The strongest evidence in favour of early specialisation comes from research into the effects of practice and training (see also the section on practice). Scientists found that many expert performers in sport (and other areas) began their training at an early age and invested considerable time and energy from the beginning in their specialist sport. Some have speculated that early specialisation is important because if it did not begin early enough, late starters would risk being unable to catch up to those with a head start.


Critics of this approach have suggested that there are also serious negative consequences. For example, it has been suggested that early specialisation can result in impaired overall development in childhood, including restricted movement development and the stifling of psychological and social skills. Others have argued that early specialisation occurs at a time when developing bodies are vulnerable to over-use injuries. Perhaps most worrying of all, serious training in a single sport can reduce the fun and enjoyment aspects that are well-established to be vitally important for long-term participation. In other words, there is a real danger that early specialisers become early drop-outs.


An increasing number of studies have questioned the necessity of early specialisation. It has been found that in many sports elite players did not focus on that activity from an early age. On the contrary, these players ‘sampled’ a range of sports before progressively narrowing down the number of activities. Unlike early specialisers, these players’ experiences of early sports were generally play-like, inherently enjoyable and not serious. Up to half of pre-elite athletes reach an elite level in a different sport; so even in the case of elite sport it seems wise to develop a broad range of skills first.


Some studies have found that later specialisers are not placed at a disadvantage to early specialisers, although there is a great deal of variation between different sports.

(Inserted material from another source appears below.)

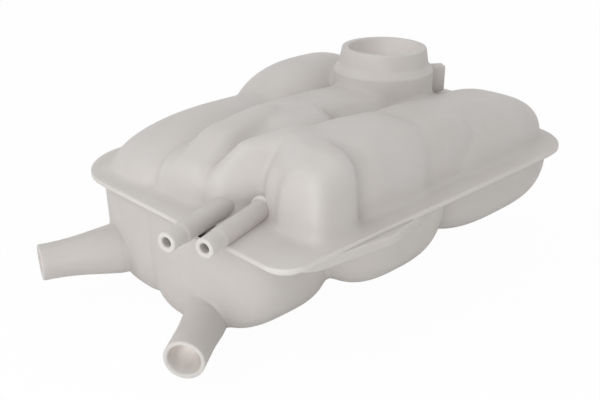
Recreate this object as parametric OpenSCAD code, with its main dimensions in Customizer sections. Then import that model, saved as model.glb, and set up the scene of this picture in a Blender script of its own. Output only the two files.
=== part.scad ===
// Coolant expansion tank: two moulded half shells welded along a flat rim.
// The weld plane is z = 0 in the tank frame, whose corner lies at the rim's near left.
// The finished part is moved so that its origin is the centre of the filler mouth.

/* [Rim] */
// Length of the welding rim along X
rim_l = 254; // [248:1:260]
// Width of the welding rim along Y
rim_w = 185; // [180:1:192]
// Thickness of one half of the rim
rim_t = 2.2; // [1.8:0.1:3]
// Corner radius of the rim at the left end, near side
rim_r_near = 13; // [8:1:18]
// Corner radius of the rim at the other corners
rim_r = 35; // [28:1:40]
// Corner radius of the rim at the left end, far side
rim_r_far = 40; // [34:1:46]
// Reach of the lower ledge beyond the near edge of the rim
ledge_reach = 4; // [2:0.5:6]
// Depth of the lower ledge under the weld plane
ledge_h = 6; // [4:0.5:8]

/* [Shells] */
// Wall thickness of both half shells
wall = 2.6; // [2:0.1:3.4]
// Height of the upper shell over the weld plane
dome_h = 41; // [36:0.5:46]
// Depth of the lower shell at the outlet end
sump_h = 65; // [60:0.5:70]
// Depth of the lower shell at the far end
shallow_h = 41; // [38:0.5:46]

/* [Filler neck] */
// Outer diameter of the neck at the mouth
neck_d = 52; // [46:0.5:58]
// Bore diameter of the neck
bore_d = 42.5; // [36:0.5:45]
// Height of the mouth over the weld plane
mouth_z = 58.5; // [55:0.5:66]
// Outer diameter of the collar round the neck's foot
collar_d = 61; // [57:0.5:66]
// Height of the collar over the weld plane
collar_z = 48.5; // [46:0.5:53]
// Distance of the neck from the rim's left end
neck_x = 170; // [160:1:180]
// Distance of the neck from the rim's near side
neck_y = 92; // [84:1:100]
// Reach of the cap stop from the neck's axis
stop_reach = 39; // [36:0.5:42]

/* [Hose pipes] */
// Outer diameter of the front pipe
front_d = 21; // [18:0.5:23]
// Outer diameter of the front pipe at its root
front_root_d = 24; // [22:0.5:26]
// Distance of the front pipe's mouth from its root in the sump's corner
front_l = 31.5; // [26:0.5:45]
// Outer diameter of the left pipe at its mouth
left_d = 20.5; // [18:0.5:24]
// Outer diameter of the left pipe at its root
left_root_d = 29.5; // [25:0.5:32]
// Distance of the left pipe's mouth from its root
left_l = 43; // [34:1:56]
// Wall thickness of the hose pipes at the mouth
pipe_wall = 2.4; // [1.8:0.1:3.2]

/* [Vent tubes] */
// Outer diameter of the two vent tubes
vent_d = 10; // [8:0.5:11]
// Bore diameter of the two vent tubes
vent_bore = 5; // [3:0.5:6]
// Distance between the two vent tubes
vent_pitch = 18.5; // [17:0.5:20]

/* [Hidden] */
outer_steps = 36;
inner_steps = 24;
rim_inset = 2;
rim_near_set = 3;
neck_foot = dome_h - 12;
neck_land = 6;
neck_flare = 2;
bore_sunk = 8;
bore_clear = 1;
front_land = 20;
left_land = 12;
stop_w = 8;
stop_sunk = 3;
stop_drop = 3;
boss_d = 14;
boss_l = 6;
front_sunk = 12;
left_sunk = 12;

// Roots of the pipes in the tank frame and the turn of each about Z, 180 being straight to the left
front_root = [3.5, 61.8, -52];
front_turn = 216;
left_root = [7.3, 148.4, -42.5];
left_turn = 161;
vent_root = [48.6, 56.4, vent_d / 2];
vent_turn = 196.5;
vent_l = [61, 65];
vent_land = 10;
vent_step = 0.8;
vent_sunk = 3;
stop_turn = -33;

// Set-back of the rim's left edge between the vent tubes, and the ledge's ends and bow along the near edge
notch_y = [48, 54, 63, 70];
notch_in = 13;
notch_lip = 4;
ledge_x = [30, 98];
ledge_end_r = 12;
ledge_end_set = 1.5;
ledge_bow_x = 70;
ledge_bow_r = 40;

// Cells of the upper shell: centre x and y, half length, half width, height, turn in degrees,
// then the squareness of the side along X, of the side along Y and of the plan
upper_cells = [
    [148, 92, 95, 74, dome_h - 11, 0, 2.5, 3.4, 3.2],
    [95, 38, 30, 26, dome_h, 0, 5, 3.4, 6],
    [102, 37, 66, 20.5, dome_h - 3, 0, 4, 5, 6],
    [182, 45, 66, 33, dome_h - 8, 0, 2.4, 2.8, 3.4],
    [170, 92, 36, 36, dome_h, 0, 5, 5, 2],
    [92, 140, 82, 41, dome_h - 10, 0, 2, 1.6, 2.8],
    [155, 133, 57, 44, dome_h + 5.5, 0, 2.3, 1.9, 3],
    [203, 118, 44, 48, dome_h - 17, 0, 2.4, 2.2, 3],
];

// Domes that run from one cell over into the next: the near left one, the wing behind it, the tongue
blended_cells = [
    [
        [44, 24, 16.5, 16.5, dome_h - 4, 0, 2.6, 2.8, 3.2],
        [54, 28, 9, 19.5, dome_h, 0, 5, 3.6, 4.5],
        [53.5, 42, 10, 12, dome_h, 0, 3, 3, 3.2]
    ],
    [
        [45, 72, 24, 12, dome_h - 9, -35, 2.2, 2.6, 4],
        [80, 44, 24, 20, dome_h, 0, 2.6, 2.8, 3]
    ],
    [
        [63, 96.5, 46, 16.5, dome_h - 1, 4, 2.2, 4, 5],
        [104, 97, 30, 19, dome_h - 3, 0, 4, 4, 4]
    ]
];

// Cells of the lower shell, written the same way with their depth
lower_cells = [
    [149, 95, 97, 76, shallow_h - 4, 0, 3, 3, 3.2],
    [43, 78, 36, 50, sump_h, 0, 4.5, 2.2, 3.4],
    [40, 96, 32, 33, sump_h + 6, 0, 6, 4, 3.4],
    [42, 136, 34.5, 38, sump_h + 4, 0, 5, 3, 3],
    [99, 44, 43, 40, shallow_h + 5.5, 0, 3, 2.4, 3],
    [190, 46, 62, 40, shallow_h - 1, 0, 3.4, 3, 3],
    [150, 140, 80, 40, shallow_h, 0, 2.6, 2.6, 3],
];

// Point of a superellipse of unit half size at the angle a
function bulged(a, p) = sign(sin(a)) * pow(abs(sin(a)), 2 / p);

// Ring of a cell at the level angle b, drawn in by the wall thickness t
function cell_ring(c, b, t, dir, n) = [
    for (i = [0:n - 1])
        let (
            a = 360 * i / n,
            x = (c[2] - t) * bulged(90 - b, c[6]) * bulged(a + 90, c[8]),
            y = (c[3] - t) * bulged(90 - b, c[7]) * bulged(a, c[8])
        )
        [
            c[0] + x * cos(c[5]) - y * sin(c[5]),
            c[1] + x * sin(c[5]) + y * cos(c[5]),
            dir * (c[4] - t) * bulged(b, (c[6] + c[7]) / 2)
        ]
];

// One closed cell of a shell, dir 1 upwards or -1 downwards from the weld plane
module cell(c, t, dir, n) {
    side_steps = n / 6;
    rings = [for (k = [0:side_steps - 1]) cell_ring(c, 90 * k / side_steps, t, dir, n)];
    top = [[c[0], c[1], dir * (c[4] - t)]];
    pts = concat([for (r = rings) for (p = r) p], top);
    floor_face = [[for (i = [0:n - 1]) i]];
    walls = [
        for (k = [0:side_steps - 2]) for (i = [0:n - 1]) for (half = [0, 1])
            half == 0
                ? [k * n + i, (k + 1) * n + i, (k + 1) * n + (i + 1) % n]
                : [k * n + i, (k + 1) * n + (i + 1) % n, k * n + (i + 1) % n]
    ];
    last = (side_steps - 1) * n;
    cap = [for (i = [0:n - 1]) [last + i, last + n, last + (i + 1) % n]];
    faces = concat(floor_face, walls, cap);
    polyhedron(points = pts, faces = dir > 0 ? faces : [for (f = faces) [for (j = [len(f) - 1:-1:0]) f[j]]]);
}

module cells(list, t, dir, n) {
    for (c = list) cell(c, t, dir, n);
}

// Domed form of the upper shell, drawn in by the wall thickness t
module upper_form(t, n) {
    cells(upper_cells, t, 1, n);
    for (group = blended_cells) hull() cells(group, t, 1, n);
}

// Rim outline with one tighter corner
module rim_plan() {
    hull() {
        translate([rim_r_near + rim_near_set, rim_r_near]) circle(r = rim_r_near, $fn = 64);
        translate([rim_l - rim_r, rim_r]) circle(r = rim_r, $fn = 96);
        translate([rim_l - rim_r, rim_w - rim_r]) circle(r = rim_r, $fn = 96);
        translate([rim_r_far, rim_w - rim_r_far]) circle(r = rim_r_far, $fn = 96);
    }
}

// Places a pipe: its axis leaves the root point along X, turned about Z
module at_root(root, turn) {
    translate(root) rotate([0, 0, turn]) rotate([0, 90, 0]) children();
}

// Hose pipe: a straight land for the hose at the mouth, a taper to the root and a straight foot in the body
module hose_pipe(mouth_d, root_d, length, land, sunk) {
    translate([0, 0, length - land]) cylinder(d = mouth_d, h = land, $fn = 64);
    cylinder(d1 = root_d, d2 = mouth_d, h = length - land, $fn = 64);
    translate([0, 0, -sunk]) cylinder(d = root_d, h = sunk, $fn = 64);
}

// Bore of a hose pipe or vent tube, from inside the body to beyond the mouth
module tube_bore(bore, length, sunk) {
    translate([0, 0, -sunk - bore_sunk / 2])
        cylinder(d = bore, h = length + sunk + bore_sunk / 2 + bore_clear, $fn = 64);
}

// Place of one vent tube, its axis starting at the tube's inner end
module at_vent(i) {
    at_root(vent_root, vent_turn) translate([0, -vent_pitch * i, 0]) children();
}

// Vent tube: a straight land for the hose at the mouth, slightly thicker behind it
module vent_tube(length) {
    translate([0, 0, length - vent_land]) cylinder(d = vent_d, h = vent_land, $fn = 48);
    translate([0, 0, -vent_sunk])
        cylinder(d = vent_d + vent_step, h = length - vent_land + vent_sunk, $fn = 48);
}

module vents() {
    for (i = [0:1]) at_vent(i) vent_tube(vent_l[i]);
}

module vent_bores() {
    for (i = [0:1]) at_vent(i) tube_bore(vent_bore, vent_l[i], vent_sunk);
}

module upper_shell() {
    color([0.84, 0.84, 0.81]) at_mouth() difference() {
        union() {
            upper_form(0, outer_steps);
            linear_extrude(rim_t) upper_rim_plan();
            translate([neck_x, neck_y, neck_foot]) cylinder(d = collar_d, h = collar_z - neck_foot, $fn = 96);
            translate([neck_x, neck_y, collar_z])
                cylinder(d1 = neck_d + neck_flare, d2 = neck_d, h = mouth_z - collar_z - neck_land, $fn = 96);
            translate([neck_x, neck_y, mouth_z - neck_land]) cylinder(d = neck_d, h = neck_land, $fn = 96);
            cap_stop();
            vents();
            at_vent(0) translate([0, 0, -boss_l / 2]) cylinder(d = boss_d, h = boss_l, $fn = 48);
        }
        upper_form(wall, inner_steps);
        translate([neck_x, neck_y, neck_foot - bore_sunk]) cylinder(d = bore_d, h = mouth_z, $fn = 96);
        vent_bores();
        translate([0, 0, -boss_d]) linear_extrude(boss_d) square([vent_root[0] + boss_d, rim_w]);
    }
}

// Stop lug for the cap, beside the collar
module cap_stop() {
    translate([neck_x, neck_y, neck_foot]) rotate([0, 0, stop_turn])
        translate([collar_d / 2 - stop_sunk, -stop_w / 2, 0])
            cube([stop_reach - collar_d / 2 + stop_sunk, stop_w, collar_z - neck_foot - stop_drop]);
}

// Lower rim, drawn in behind the upper one
module lower_rim_plan() {
    offset(delta = -rim_inset) upper_rim_plan();
}

// Upper rim, set back between the two vent tubes
module upper_rim_plan() {
    difference() {
        rim_plan();
        notch_plan();
    }
}

module notch_plan() {
    polygon([
        [-1, notch_y[3]], [notch_lip, notch_y[3]], [notch_in, notch_y[2]],
        [notch_in, notch_y[1]], [notch_lip, notch_y[0]], [-1, notch_y[0]]
    ]);
}

// Ledge under the near edge of the rim, below the middle cell
module ledge_plan() {
    hull() {
        for (x = ledge_x) translate([x, ledge_end_r + ledge_end_set]) circle(r = ledge_end_r, $fn = 64);
        translate([ledge_bow_x, ledge_bow_r - ledge_reach]) circle(r = ledge_bow_r, $fn = 120);
    }
}

module lower_shell() {
    color([0.80, 0.80, 0.76]) at_mouth() difference() {
        union() {
            cells(lower_cells, 0, -1, outer_steps);
            translate([0, 0, -rim_t]) linear_extrude(rim_t) lower_rim_plan();
            translate([0, 0, -ledge_h]) linear_extrude(ledge_h) ledge_plan();
            at_root(front_root, front_turn) hose_pipe(front_d, front_root_d, front_l, front_land, front_sunk);
            at_root(left_root, left_turn) hose_pipe(left_d, left_root_d, left_l, left_land, left_sunk);
        }
        cells(lower_cells, wall, -1, inner_steps);
        at_root(front_root, front_turn) tube_bore(front_d - 2 * pipe_wall, front_l, front_sunk);
        at_root(left_root, left_turn) tube_bore(left_d - 2 * pipe_wall, left_l, left_sunk);
    }
}

// Moves the tank frame so that the filler mouth's centre is the origin
module at_mouth() {
    translate([-neck_x, -neck_y, -mouth_z]) children();
}

upper_shell();
lower_shell();
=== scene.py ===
import math
import bpy
import bmesh
import numpy as np
from mathutils import Matrix, Vector


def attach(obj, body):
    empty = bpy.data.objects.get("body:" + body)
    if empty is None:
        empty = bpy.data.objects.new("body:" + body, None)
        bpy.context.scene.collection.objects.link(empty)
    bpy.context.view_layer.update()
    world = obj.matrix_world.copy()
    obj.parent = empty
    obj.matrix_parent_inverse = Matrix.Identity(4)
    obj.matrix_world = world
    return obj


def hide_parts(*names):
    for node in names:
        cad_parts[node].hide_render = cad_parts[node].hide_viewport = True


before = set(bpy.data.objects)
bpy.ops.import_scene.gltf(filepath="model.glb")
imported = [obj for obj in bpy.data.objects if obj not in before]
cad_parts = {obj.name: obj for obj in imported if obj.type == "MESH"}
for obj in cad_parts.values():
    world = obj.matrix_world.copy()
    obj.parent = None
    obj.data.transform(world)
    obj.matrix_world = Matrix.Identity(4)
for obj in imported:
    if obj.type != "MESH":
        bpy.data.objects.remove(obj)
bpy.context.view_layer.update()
scene = bpy.context.scene
print("frame loaded")

# Lengths are in millimetres from the rim's near left corner, with the weld plane at z = 0
place = {"neckX": 170.0, "neckY": 92.0, "mouthZ": 58.5}


def toFrame(x, y, z):
    return Vector((x - place["neckX"], y - place["neckY"], z - place["mouthZ"])) / 1000.0


# Helpers
def newObject(name, bm):
    mesh = bpy.data.meshes.new(name)
    bmesh.ops.recalc_face_normals(bm, faces=bm.faces[:])
    bm.to_mesh(mesh)
    bm.free()
    obj = bpy.data.objects.new(name, mesh)
    scene.collection.objects.link(obj)
    return obj


def applyAll(obj):
    bpy.context.view_layer.update()
    graph = bpy.context.evaluated_depsgraph_get()
    mesh = bpy.data.meshes.new_from_object(obj.evaluated_get(graph), depsgraph=graph)
    old = obj.data
    obj.modifiers.clear()
    obj.data = mesh
    bpy.data.meshes.remove(old)
    return obj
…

Research into both early and late specialisation in sport reveals one constant theme: coaches and the wider social support network (including families and friends) are vitally important in the quality of players’ experiences of sport. Skilled coaches can mitigate against the potential stresses and strains of sport (which are especially evident among early specialisers) though an awareness of the changes affecting growing and developing bodies, and through encouraging close friendships and family support. An ethical and balanced approach seems most likely to bring about ultimate success.


What does it mean for coaching?

1. Coaches need to be sensitive to the potential risks of early specialisation in sport.


2. In many cases sampling a broad range of sports is valuable, and lays a solid foundation for later participation.


3. Where early specialisation is considered necessary, coaches need to acknowledge the physical, psychological and social stresses of serious training in childhood, and develop strategies to ensure healthy, overall development.


4. Coach educators need to ensure that all coaches of children are aware of the physical, psychological and social aspects of early training in sport, and that they are able to implement strategies that mitigate any potential harm.


Useful source of further information

Wiersma, L. D. (2000) Risks and benefits of youth sport specialization: perspectives and

recommendations. Pediatric Exercise Science, 12, pp. 13–22.